In Croatian Mother Raises Her Son for War, a soldier slaughtered in battle rests in his coffin while women dressed in pure white gowns and headcovers—a Croatian tradition—mourn his death. The soldier’s mother sits dejectedly, while yet another casket—presumably containing a soldier—is carried to the graveyard below. Dead. Gone.
The tragedy of war is a recurring theme in the Millvale murals. A Red Cross volunteer during World War I, Vanka personally witnessed war’s atrocities, reinforcing his pacifism. With World War II terrorizing Europe in 1941, he stressed war’s ravages even more emphatically in his second series of murals, also illuminating the subjugation and persecution of Croatians under fascism.
Mati poignantly highlights this merciless repression. Mother Croatia is chained to a cross, disconsolate, her head down low, shedding tears of blood, and powerless to render aid to small, supplicating hands symbolizing Croatians who beg for help at her feet.
In another mural, the angel Prudence holds a Linden branch, a Croatian folk symbol, and places a finger on her lips, implicitly warning Croatians to speak cautiously amid tyranny. Another interpretation is that Prudence is alerting the immigrant congregation to be careful in what they say and do in their new land, lest they be judged for their differences.

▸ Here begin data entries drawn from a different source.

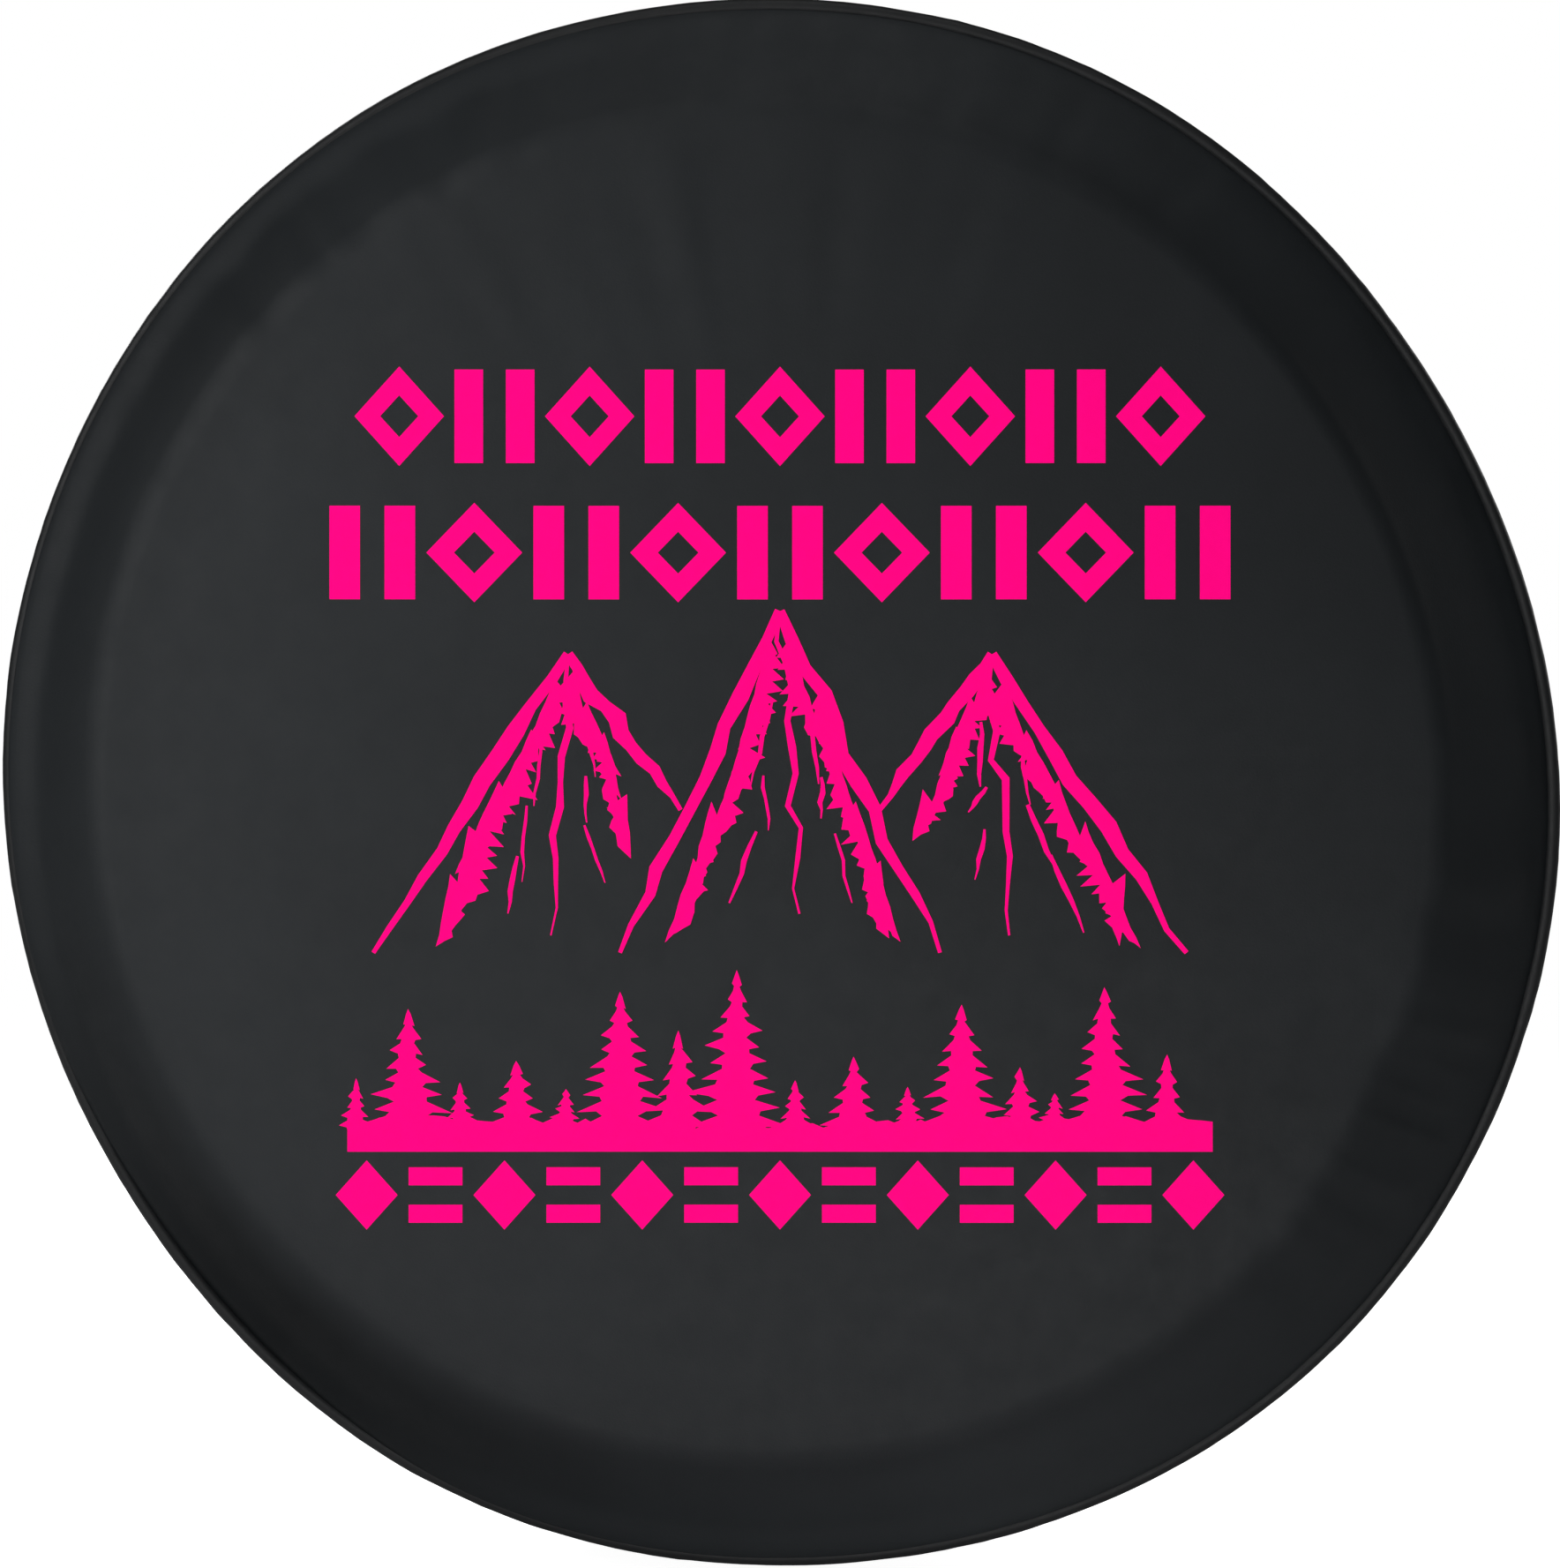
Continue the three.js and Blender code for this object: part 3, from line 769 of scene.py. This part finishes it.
def make_band():
    rear = SHOULDER_DEPTH + STRIP_PAST_SHOULDER
    front = (BAND_RADIUS, PIPING_DEPTH + 9 * MM)
    section = [SEAM_EDGE, *line(SEAM_EDGE, BAND_FOLD, 3), (BAND_RADIUS - 0.4 * MM, PIPING_DEPTH + 5 * MM), front]
    section += line(front, (BAND_RADIUS, FREE_FROM - 4 * MM), 11)
    section += line((BAND_RADIUS, FREE_FROM - 4 * MM), (BAND_RADIUS, rear), 26)
    band = spun("band_cloth_upper", section)
    face_outwards(band, from_axle)
    draw_in(band, rear)
    for vertex in band.data.vertices:
        place = vertex.co
        bearing = bearing_of(place)
        on_tread = smooth_step(place.y, -0.076, -0.05) * (1 - smooth_step(place.y, 0.06, 0.085))
        ripple = noise.noise(Vector((9 * math.cos(bearing), 9 * math.sin(bearing), place.y * 7)))
        fine = noise.noise(Vector((34 * math.cos(bearing), 34 * math.sin(bearing), place.y * 5)))
        place += from_axle(place) * (0.7 * ripple + 0.12 * fine) * MM * on_tread
    settle(band)
    flatten_round_eyelets(band)
    finish_modifier(band, "SUBSURF", levels=1, render_levels=1)

    only(band)
    bpy.ops.object.duplicate()
    lower = bpy.context.object
    lower.name = "band_cloth_lower"
    lower.data.name = "band_cloth_lower"
    for half, upper in ((band, True), (lower, False)):
        open_up(half)
        bpy.ops.mesh.bisect(
            plane_co=(0, 0, 0.05 * MM if upper else -0.05 * MM),
            plane_no=(0, 0, 1),
            clear_inner=upper,
            clear_outer=not upper,
        )
        close_up()
        for vertex in half.data.vertices:
            if abs(vertex.co.z) < 0.3 * MM and -0.07 < vertex.co.y < 0.08:
                vertex.co -= from_axle(vertex.co) * 0.7 * MM
        thicken(half)
        smooth(half, 60)
    for name in EYELETS:
        pierce(lower, name)
    for half, node in ((band, "band_upper"), (lower, "band_lower")):
        handed_over(half, [node], "vinyl", VINYL, KNIT_BACK)
    return band, lower


def pierce(cloth, name):
    """Punches the eyelet's hole through the cloth with a round cutter."""
    eyelet = EYELETS[name]
    middle = eyelet_middle(name)
    bpy.ops.object.select_all(action="DESELECT")
    turn = (math.pi / 2, 0, 0) if name.startswith("lock") else (0, 0, 0)
    bpy.ops.mesh.primitive_cylinder_add(
        vertices=32, radius=(eyelet["bore"] + 1.1) * MM, depth=24 * MM, location=middle, rotation=turn
    )
    cutter = bpy.context.object
    finish_modifier(cloth, "BOOLEAN", object=cutter, operation="DIFFERENCE", solver="EXACT")
    bpy.data.objects.remove(cutter)


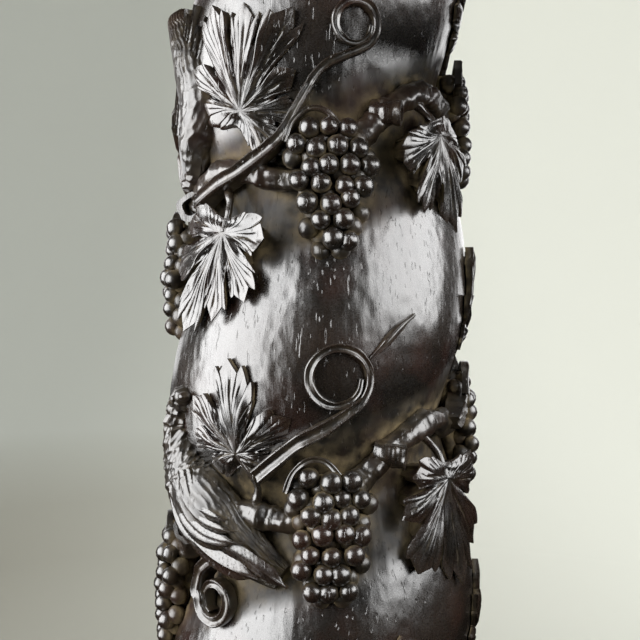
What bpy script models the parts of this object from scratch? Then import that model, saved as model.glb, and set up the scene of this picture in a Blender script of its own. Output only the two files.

More graphic depictions of war’s brutality emerge on the ceiling under the choir loft. In Mary on the Battlefield, an exasperated Mary fights soldiers to stop the annihilation, breaking and pushing their bayonets away, her face aghast, her eyes swelled with desperate anguish at the appalling tumult.
Another violent portrait, Christ on the Battlefield, envisions war’s turbulence as a replay of Christ’s crucifixion, with soldiers crucifying Christ again and slaying each other the way the Romans killed Christ. A bleeding Jesus peers out at the barbarous turmoil with sorrowful eyes, savagely stabbed in the heart, while another Christian soldier receives the same wound.
Below the battlefield scenes, The Capitalist embodies Vanka’s belief about the cause of war, capitalism’s bottomless greed.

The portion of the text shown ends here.